═════ Supplied information ═════

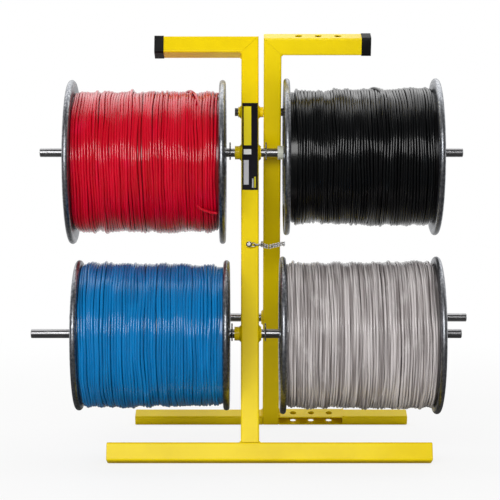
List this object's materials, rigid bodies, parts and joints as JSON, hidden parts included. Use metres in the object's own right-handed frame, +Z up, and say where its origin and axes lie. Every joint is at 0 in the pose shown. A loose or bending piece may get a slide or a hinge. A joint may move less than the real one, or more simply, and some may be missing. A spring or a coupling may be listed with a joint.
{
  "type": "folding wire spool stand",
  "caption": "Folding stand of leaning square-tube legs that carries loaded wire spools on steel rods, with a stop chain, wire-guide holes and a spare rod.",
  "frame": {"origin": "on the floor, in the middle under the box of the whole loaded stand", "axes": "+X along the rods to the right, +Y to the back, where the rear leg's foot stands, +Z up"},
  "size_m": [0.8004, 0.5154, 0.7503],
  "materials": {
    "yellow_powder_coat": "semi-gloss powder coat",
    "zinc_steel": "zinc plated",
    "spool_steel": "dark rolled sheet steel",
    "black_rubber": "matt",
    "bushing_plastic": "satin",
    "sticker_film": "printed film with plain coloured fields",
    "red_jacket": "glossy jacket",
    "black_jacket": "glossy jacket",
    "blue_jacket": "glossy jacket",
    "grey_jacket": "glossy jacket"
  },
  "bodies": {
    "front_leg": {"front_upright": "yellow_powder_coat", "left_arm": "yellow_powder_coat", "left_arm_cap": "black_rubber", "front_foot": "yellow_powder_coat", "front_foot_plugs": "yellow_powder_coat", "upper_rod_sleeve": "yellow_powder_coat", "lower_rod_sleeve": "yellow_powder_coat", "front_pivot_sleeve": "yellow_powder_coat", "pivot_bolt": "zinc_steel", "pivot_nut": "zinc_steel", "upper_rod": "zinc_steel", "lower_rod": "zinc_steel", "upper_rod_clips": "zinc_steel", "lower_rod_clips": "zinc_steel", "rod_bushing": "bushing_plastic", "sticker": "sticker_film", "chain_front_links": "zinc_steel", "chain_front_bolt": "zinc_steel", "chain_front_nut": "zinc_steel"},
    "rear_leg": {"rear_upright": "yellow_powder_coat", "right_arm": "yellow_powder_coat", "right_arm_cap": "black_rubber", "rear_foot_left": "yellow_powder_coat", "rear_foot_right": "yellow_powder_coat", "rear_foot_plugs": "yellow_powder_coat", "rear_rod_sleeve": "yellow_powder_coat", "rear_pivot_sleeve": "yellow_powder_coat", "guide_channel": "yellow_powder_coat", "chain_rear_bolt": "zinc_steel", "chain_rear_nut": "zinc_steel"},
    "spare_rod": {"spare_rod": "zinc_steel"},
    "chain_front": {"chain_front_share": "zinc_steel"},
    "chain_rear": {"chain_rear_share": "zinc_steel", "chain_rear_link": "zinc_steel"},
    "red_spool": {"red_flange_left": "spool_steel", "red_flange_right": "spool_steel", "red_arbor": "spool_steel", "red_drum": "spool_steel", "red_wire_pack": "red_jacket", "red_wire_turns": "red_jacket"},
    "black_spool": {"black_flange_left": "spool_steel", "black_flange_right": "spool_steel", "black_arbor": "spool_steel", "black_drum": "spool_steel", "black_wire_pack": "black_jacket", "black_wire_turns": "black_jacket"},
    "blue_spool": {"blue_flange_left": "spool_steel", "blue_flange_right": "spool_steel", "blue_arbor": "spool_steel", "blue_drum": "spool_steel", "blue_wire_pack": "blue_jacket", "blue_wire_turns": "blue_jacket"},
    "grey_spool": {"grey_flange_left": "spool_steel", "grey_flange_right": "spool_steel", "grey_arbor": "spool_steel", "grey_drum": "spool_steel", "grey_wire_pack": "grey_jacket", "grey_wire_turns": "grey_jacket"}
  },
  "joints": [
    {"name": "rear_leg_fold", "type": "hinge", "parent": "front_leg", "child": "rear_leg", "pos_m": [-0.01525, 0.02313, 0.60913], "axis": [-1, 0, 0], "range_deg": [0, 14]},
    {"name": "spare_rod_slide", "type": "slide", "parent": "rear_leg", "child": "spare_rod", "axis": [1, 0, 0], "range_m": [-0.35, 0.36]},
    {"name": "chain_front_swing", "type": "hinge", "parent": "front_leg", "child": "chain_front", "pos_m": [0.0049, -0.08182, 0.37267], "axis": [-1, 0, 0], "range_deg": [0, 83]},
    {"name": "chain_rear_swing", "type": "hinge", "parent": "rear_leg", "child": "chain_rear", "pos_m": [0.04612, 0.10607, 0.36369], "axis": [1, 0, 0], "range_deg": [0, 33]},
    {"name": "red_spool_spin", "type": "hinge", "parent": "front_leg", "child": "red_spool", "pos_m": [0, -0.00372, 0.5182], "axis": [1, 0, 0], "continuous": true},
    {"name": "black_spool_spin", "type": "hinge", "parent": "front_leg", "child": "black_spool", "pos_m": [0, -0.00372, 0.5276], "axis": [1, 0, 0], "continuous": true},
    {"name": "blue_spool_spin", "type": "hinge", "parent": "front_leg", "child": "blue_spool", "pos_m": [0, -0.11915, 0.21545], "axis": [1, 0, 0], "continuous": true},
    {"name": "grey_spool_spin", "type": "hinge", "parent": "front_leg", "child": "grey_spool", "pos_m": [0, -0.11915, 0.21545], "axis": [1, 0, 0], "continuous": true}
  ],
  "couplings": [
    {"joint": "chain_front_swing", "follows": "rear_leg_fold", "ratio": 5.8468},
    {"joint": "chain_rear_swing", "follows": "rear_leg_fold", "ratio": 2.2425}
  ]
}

═════

**Task requirements:**
Your answer should be a single number: the count of lines in the material above that contain "joints".

**Response to the exercise:**
2